An international group of scientists, including Alexey Soluyanov, Senior Research Associate at St Petersburg University, have proved the existence of new topological phases of metals which lie outside any previously developed classifications.

The results of the research have been published in one of the most prestigious scientific journals worldwide – Science. They answer some of the fundamental questions in physics and might be found useful in developing a quantum computer.

In order to understand what a topological phase is, it might be useful to recall the Moebius band, which you probably remember from the school programme. If you take a paper strip and join its ends, you will get a ring. However, if you take a paper strip, give it a half twist and then join its ends, you will get a Moebius band. You can twist the strip several times, and then after gluing its ends the figures which you create will have a different number of band twists. Without cutting the band not all of them can become identical. In other words, they are topologically different. The quantum state of a one-dimensional crystal system can also be visualised as a band: it can be described by a periodic wave function, and presented as a vector at each point of a ring, or as a section of a band.


The band on the left has zero semi-twists, while the Moebius band has one. The band on the left cannot become a Moebius band without being cut, which can be compared to the situation when a topological state of matter is separated from a normal one by an energy gap.

Scientists from all around the world are actively studying the various topological phases of matter. It is possible to observe some of them in laboratory experiments, while the existence of others is predicted only in theory. Phases may generally be detected at low temperatures. The goal of the majority of the research is to compete the classification of all possible phases of matter. This will enable testing of complex fundamental quantum theories in crystals of already known substances. It will open the way to developing new materials with unique properties. A research group of theoretical physicists from the École Polytechnique Fédérale de Lausanne (Switzerland), the University of Zurich (Switzerland), Stanford University (USA) and St Petersburg University have made a significant contribution to achieving this goal.

Standard classification of topological phases of crystalline solids in our work is called the ten-fold way. It is based on discrete symmetries in crystals. Inclusion of crystalline symmetries into classification generally leads to realisation of topological states similar to those described in the ten-fold way. Our research, however, proves that there is a possibility to discover absolutely new topological states when there exists a specific crystalline symmetry.

Alexey Soluyanov, Senior Research Associate of St Petersburg University

Based on their calculations with Scandium, the scientists predicted the existence of new topological phases, which had not been previously described in classifications. The next step for the physicists will be the theoretical study of these materials as they might potentially have unique properties.

The results obtained, according to Alexey Soluyanov, might prove useful for modelling a quantum processor – a hypothetical powerful computing machine that operates according to the laws of quantum world. He noted that the slightest excitation of a quantum computer system, such as a change in temperature, might destroy all the data that was stored. The study of topological phases might help to identify an energy gap, or certain limits, within which external excitation will not affect the information.

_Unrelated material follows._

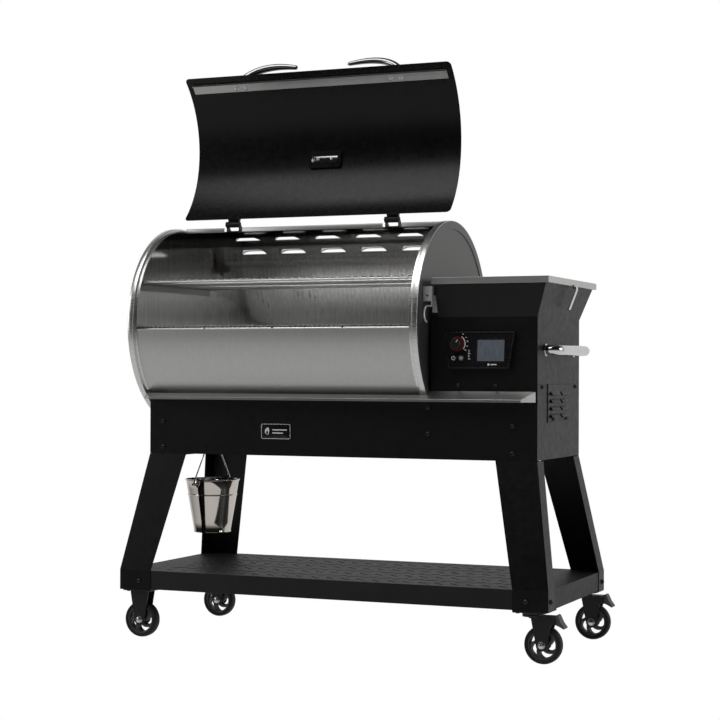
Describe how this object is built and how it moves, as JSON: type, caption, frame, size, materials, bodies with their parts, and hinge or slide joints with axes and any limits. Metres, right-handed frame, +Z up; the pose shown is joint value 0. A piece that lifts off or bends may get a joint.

‘This work also illustrates how the physics of simple crystalline systems might help in addressing fundamental challenges,’ said Alexey Soluyanov. ‘As crystalline materials do not have strong interactions between electrons, it is possible to apply to them simple physical theories. The research of the last decade demonstrated that there are excitations in the matter that are analogous to elementary particles. It enables us to make simulations and solve tasks in the field of elementary particle physics and gravitational physics. The main challenge now is to identify correct analogies.’